### SET TASK
Could you give the data below again, exactly and completely?
####################
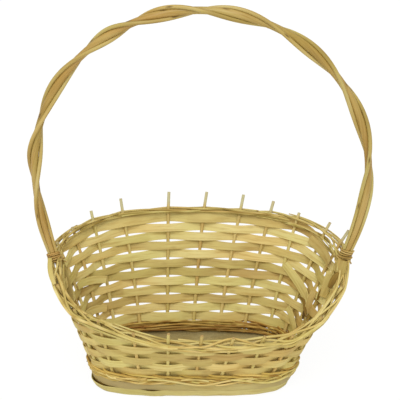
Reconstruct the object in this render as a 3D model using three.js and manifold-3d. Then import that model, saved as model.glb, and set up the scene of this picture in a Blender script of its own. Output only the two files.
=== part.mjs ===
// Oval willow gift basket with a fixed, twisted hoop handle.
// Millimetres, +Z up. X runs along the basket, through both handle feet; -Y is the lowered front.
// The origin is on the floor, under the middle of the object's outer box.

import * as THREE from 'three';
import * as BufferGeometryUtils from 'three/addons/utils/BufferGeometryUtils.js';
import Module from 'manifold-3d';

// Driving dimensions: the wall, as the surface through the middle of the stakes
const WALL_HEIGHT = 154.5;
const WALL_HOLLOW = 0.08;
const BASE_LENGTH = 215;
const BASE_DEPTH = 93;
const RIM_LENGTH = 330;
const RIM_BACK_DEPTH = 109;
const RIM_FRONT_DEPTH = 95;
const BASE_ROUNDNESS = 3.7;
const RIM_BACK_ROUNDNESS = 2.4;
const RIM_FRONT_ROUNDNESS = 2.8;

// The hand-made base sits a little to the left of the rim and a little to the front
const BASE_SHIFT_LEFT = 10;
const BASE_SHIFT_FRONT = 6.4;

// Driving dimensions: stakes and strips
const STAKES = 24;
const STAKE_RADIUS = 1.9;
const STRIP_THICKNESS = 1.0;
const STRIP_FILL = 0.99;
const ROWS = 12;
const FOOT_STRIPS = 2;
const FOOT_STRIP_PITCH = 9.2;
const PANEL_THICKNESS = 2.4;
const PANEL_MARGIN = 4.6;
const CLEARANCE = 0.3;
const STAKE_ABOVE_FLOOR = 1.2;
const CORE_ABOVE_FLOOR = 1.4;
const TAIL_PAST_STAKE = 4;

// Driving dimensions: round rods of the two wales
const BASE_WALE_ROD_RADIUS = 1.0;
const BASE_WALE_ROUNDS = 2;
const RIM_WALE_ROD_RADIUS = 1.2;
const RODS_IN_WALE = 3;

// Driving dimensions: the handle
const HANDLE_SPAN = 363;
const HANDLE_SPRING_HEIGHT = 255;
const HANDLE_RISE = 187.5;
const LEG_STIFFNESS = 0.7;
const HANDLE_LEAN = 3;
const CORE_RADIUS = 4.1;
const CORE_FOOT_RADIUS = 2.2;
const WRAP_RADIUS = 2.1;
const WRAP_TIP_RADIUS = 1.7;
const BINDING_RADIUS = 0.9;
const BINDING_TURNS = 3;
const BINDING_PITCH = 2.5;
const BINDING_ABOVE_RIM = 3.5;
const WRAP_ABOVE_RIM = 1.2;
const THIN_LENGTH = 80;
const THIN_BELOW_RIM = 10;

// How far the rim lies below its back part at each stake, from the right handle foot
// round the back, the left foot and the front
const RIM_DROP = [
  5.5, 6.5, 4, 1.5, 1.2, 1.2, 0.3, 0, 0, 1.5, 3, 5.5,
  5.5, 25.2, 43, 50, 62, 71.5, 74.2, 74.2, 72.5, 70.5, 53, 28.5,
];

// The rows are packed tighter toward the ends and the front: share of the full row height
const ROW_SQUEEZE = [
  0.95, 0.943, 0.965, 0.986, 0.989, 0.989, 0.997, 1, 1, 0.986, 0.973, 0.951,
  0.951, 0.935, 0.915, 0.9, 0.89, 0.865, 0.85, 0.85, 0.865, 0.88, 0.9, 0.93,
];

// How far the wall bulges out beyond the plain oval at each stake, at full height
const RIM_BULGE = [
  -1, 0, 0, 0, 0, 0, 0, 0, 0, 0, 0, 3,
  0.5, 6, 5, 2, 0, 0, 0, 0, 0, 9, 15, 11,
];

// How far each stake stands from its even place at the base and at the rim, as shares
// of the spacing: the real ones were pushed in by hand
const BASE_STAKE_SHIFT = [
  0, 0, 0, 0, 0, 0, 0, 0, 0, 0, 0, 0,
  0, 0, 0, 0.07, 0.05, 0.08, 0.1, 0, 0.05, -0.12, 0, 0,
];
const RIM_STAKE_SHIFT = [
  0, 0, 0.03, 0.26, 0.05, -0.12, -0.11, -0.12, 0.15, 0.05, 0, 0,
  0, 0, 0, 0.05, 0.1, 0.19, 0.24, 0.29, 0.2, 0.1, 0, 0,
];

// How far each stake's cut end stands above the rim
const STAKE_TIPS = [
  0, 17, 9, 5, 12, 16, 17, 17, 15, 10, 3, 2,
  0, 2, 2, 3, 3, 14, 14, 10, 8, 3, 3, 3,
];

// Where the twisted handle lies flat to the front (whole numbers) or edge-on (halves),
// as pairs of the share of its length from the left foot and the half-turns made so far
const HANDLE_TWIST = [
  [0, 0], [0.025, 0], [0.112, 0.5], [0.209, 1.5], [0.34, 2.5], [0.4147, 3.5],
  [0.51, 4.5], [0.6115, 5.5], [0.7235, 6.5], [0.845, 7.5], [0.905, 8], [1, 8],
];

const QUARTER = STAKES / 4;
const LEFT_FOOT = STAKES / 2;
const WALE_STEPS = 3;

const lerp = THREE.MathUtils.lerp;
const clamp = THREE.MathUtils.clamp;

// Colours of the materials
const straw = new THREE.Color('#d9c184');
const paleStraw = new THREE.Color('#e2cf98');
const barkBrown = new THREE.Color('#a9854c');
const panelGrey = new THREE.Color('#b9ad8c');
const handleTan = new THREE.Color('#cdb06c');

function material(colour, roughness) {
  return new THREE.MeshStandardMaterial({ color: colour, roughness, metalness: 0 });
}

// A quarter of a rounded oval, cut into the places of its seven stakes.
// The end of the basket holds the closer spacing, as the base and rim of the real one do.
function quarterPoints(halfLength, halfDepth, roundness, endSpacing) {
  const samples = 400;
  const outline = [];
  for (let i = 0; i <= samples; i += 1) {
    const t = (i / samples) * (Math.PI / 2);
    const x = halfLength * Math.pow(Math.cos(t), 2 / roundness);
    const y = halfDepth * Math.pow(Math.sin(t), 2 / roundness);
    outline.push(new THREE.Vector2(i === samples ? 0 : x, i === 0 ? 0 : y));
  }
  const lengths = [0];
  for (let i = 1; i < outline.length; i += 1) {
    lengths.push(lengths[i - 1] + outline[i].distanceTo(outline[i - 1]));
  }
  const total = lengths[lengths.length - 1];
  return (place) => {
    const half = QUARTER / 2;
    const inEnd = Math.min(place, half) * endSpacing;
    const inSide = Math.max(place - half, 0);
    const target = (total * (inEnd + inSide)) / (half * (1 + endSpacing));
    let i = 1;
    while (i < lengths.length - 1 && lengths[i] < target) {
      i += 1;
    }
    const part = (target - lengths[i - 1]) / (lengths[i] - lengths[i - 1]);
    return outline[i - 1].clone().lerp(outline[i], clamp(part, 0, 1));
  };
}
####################
### REPLY TO THE EXERCISE
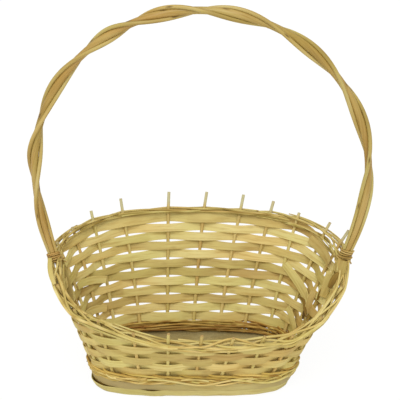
Reconstruct the object in this render as a 3D model using three.js and manifold-3d. Then import that model, saved as model.glb, and set up the scene of this picture in a Blender script of its own. Output only the two files.
=== part.mjs ===
// Oval willow gift basket with a fixed, twisted hoop handle.
// Millimetres, +Z up. X runs along the basket, through both handle feet; -Y is the lowered front.
// The origin is on the floor, under the middle of the object's outer box.

import * as THREE from 'three';
import * as BufferGeometryUtils from 'three/addons/utils/BufferGeometryUtils.js';
import Module from 'manifold-3d';

// Driving dimensions: the wall, as the surface through the middle of the stakes
const WALL_HEIGHT = 154.5;
const WALL_HOLLOW = 0.08;
const BASE_LENGTH = 215;
const BASE_DEPTH = 93;
const RIM_LENGTH = 330;
const RIM_BACK_DEPTH = 109;
const RIM_FRONT_DEPTH = 95;
const BASE_ROUNDNESS = 3.7;
const RIM_BACK_ROUNDNESS = 2.4;
const RIM_FRONT_ROUNDNESS = 2.8;

// The hand-made base sits a little to the left of the rim and a little to the front
const BASE_SHIFT_LEFT = 10;
const BASE_SHIFT_FRONT = 6.4;

// Driving dimensions: stakes and strips
const STAKES = 24;
const STAKE_RADIUS = 1.9;
const STRIP_THICKNESS = 1.0;
const STRIP_FILL = 0.99;
const ROWS = 12;
const FOOT_STRIPS = 2;
const FOOT_STRIP_PITCH = 9.2;
const PANEL_THICKNESS = 2.4;
const PANEL_MARGIN = 4.6;
const CLEARANCE = 0.3;
const STAKE_ABOVE_FLOOR = 1.2;
const CORE_ABOVE_FLOOR = 1.4;
const TAIL_PAST_STAKE = 4;

// Driving dimensions: round rods of the two wales
const BASE_WALE_ROD_RADIUS = 1.0;
const BASE_WALE_ROUNDS = 2;
const RIM_WALE_ROD_RADIUS = 1.2;
const RODS_IN_WALE = 3;

// Driving dimensions: the handle
const HANDLE_SPAN = 363;
const HANDLE_SPRING_HEIGHT = 255;
const HANDLE_RISE = 187.5;
const LEG_STIFFNESS = 0.7;
const HANDLE_LEAN = 3;
const CORE_RADIUS = 4.1;
const CORE_FOOT_RADIUS = 2.2;
const WRAP_RADIUS = 2.1;
const WRAP_TIP_RADIUS = 1.7;
const BINDING_RADIUS = 0.9;
const BINDING_TURNS = 3;
const BINDING_PITCH = 2.5;
const BINDING_ABOVE_RIM = 3.5;
const WRAP_ABOVE_RIM = 1.2;
const THIN_LENGTH = 80;
const THIN_BELOW_RIM = 10;

// How far the rim lies below its back part at each stake, from the right handle foot
// round the back, the left foot and the front
const RIM_DROP = [
  5.5, 6.5, 4, 1.5, 1.2, 1.2, 0.3, 0, 0, 1.5, 3, 5.5,
  5.5, 25.2, 43, 50, 62, 71.5, 74.2, 74.2, 72.5, 70.5, 53, 28.5,
];

// The rows are packed tighter toward the ends and the front: share of the full row height
const ROW_SQUEEZE = [
  0.95, 0.943, 0.965, 0.986, 0.989, 0.989, 0.997, 1, 1, 0.986, 0.973, 0.951,
  0.951, 0.935, 0.915, 0.9, 0.89, 0.865, 0.85, 0.85, 0.865, 0.88, 0.9, 0.93,
];

// How far the wall bulges out beyond the plain oval at each stake, at full height
const RIM_BULGE = [
  -1, 0, 0, 0, 0, 0, 0, 0, 0, 0, 0, 3,
  0.5, 6, 5, 2, 0, 0, 0, 0, 0, 9, 15, 11,
];

// How far each stake stands from its even place at the base and at the rim, as shares
// of the spacing: the real ones were pushed in by hand
const BASE_STAKE_SHIFT = [
  0, 0, 0, 0, 0, 0, 0, 0, 0, 0, 0, 0,
  0, 0, 0, 0.07, 0.05, 0.08, 0.1, 0, 0.05, -0.12, 0, 0,
];
const RIM_STAKE_SHIFT = [
  0, 0, 0.03, 0.26, 0.05, -0.12, -0.11, -0.12, 0.15, 0.05, 0, 0,
  0, 0, 0, 0.05, 0.1, 0.19, 0.24, 0.29, 0.2, 0.1, 0, 0,
];

// How far each stake's cut end stands above the rim
const STAKE_TIPS = [
  0, 17, 9, 5, 12, 16, 17, 17, 15, 10, 3, 2,
  0, 2, 2, 3, 3, 14, 14, 10, 8, 3, 3, 3,
];

// Where the twisted handle lies flat to the front (whole numbers) or edge-on (halves),
// as pairs of the share of its length from the left foot and the half-turns made so far
const HANDLE_TWIST = [
  [0, 0], [0.025, 0], [0.112, 0.5], [0.209, 1.5], [0.34, 2.5], [0.4147, 3.5],
  [0.51, 4.5], [0.6115, 5.5], [0.7235, 6.5], [0.845, 7.5], [0.905, 8], [1, 8],
];

const QUARTER = STAKES / 4;
const LEFT_FOOT = STAKES / 2;
const WALE_STEPS = 3;

const lerp = THREE.MathUtils.lerp;
const clamp = THREE.MathUtils.clamp;

// Colours of the materials
const straw = new THREE.Color('#d9c184');
const paleStraw = new THREE.Color('#e2cf98');
const barkBrown = new THREE.Color('#a9854c');
const panelGrey = new THREE.Color('#b9ad8c');
const handleTan = new THREE.Color('#cdb06c');

function material(colour, roughness) {
  return new THREE.MeshStandardMaterial({ color: colour, roughness, metalness: 0 });
}

// A quarter of a rounded oval, cut into the places of its seven stakes.
// The end of the basket holds the closer spacing, as the base and rim of the real one do.
function quarterPoints(halfLength, halfDepth, roundness, endSpacing) {
  const samples = 400;
  const outline = [];
  for (let i = 0; i <= samples; i += 1) {
    const t = (i / samples) * (Math.PI / 2);
    const x = halfLength * Math.pow(Math.cos(t), 2 / roundness);
    const y = halfDepth * Math.pow(Math.sin(t), 2 / roundness);
    outline.push(new THREE.Vector2(i === samples ? 0 : x, i === 0 ? 0 : y));
  }
  const lengths = [0];
  for (let i = 1; i < outline.length; i += 1) {
    lengths.push(lengths[i - 1] + outline[i].distanceTo(outline[i - 1]));
  }
  const total = lengths[lengths.length - 1];
  return (place) => {
    const half = QUARTER / 2;
    const inEnd = Math.min(place, half) * endSpacing;
    const inSide = Math.max(place - half, 0);
    const target = (total * (inEnd + inSide)) / (half * (1 + endSpacing));
    let i = 1;
    while (i < lengths.length - 1 && lengths[i] < target) {
      i += 1;
    }
    const part = (target - lengths[i - 1]) / (lengths[i] - lengths[i - 1]);
    return outline[i - 1].clone().lerp(outline[i], clamp(part, 0, 1));
  };
}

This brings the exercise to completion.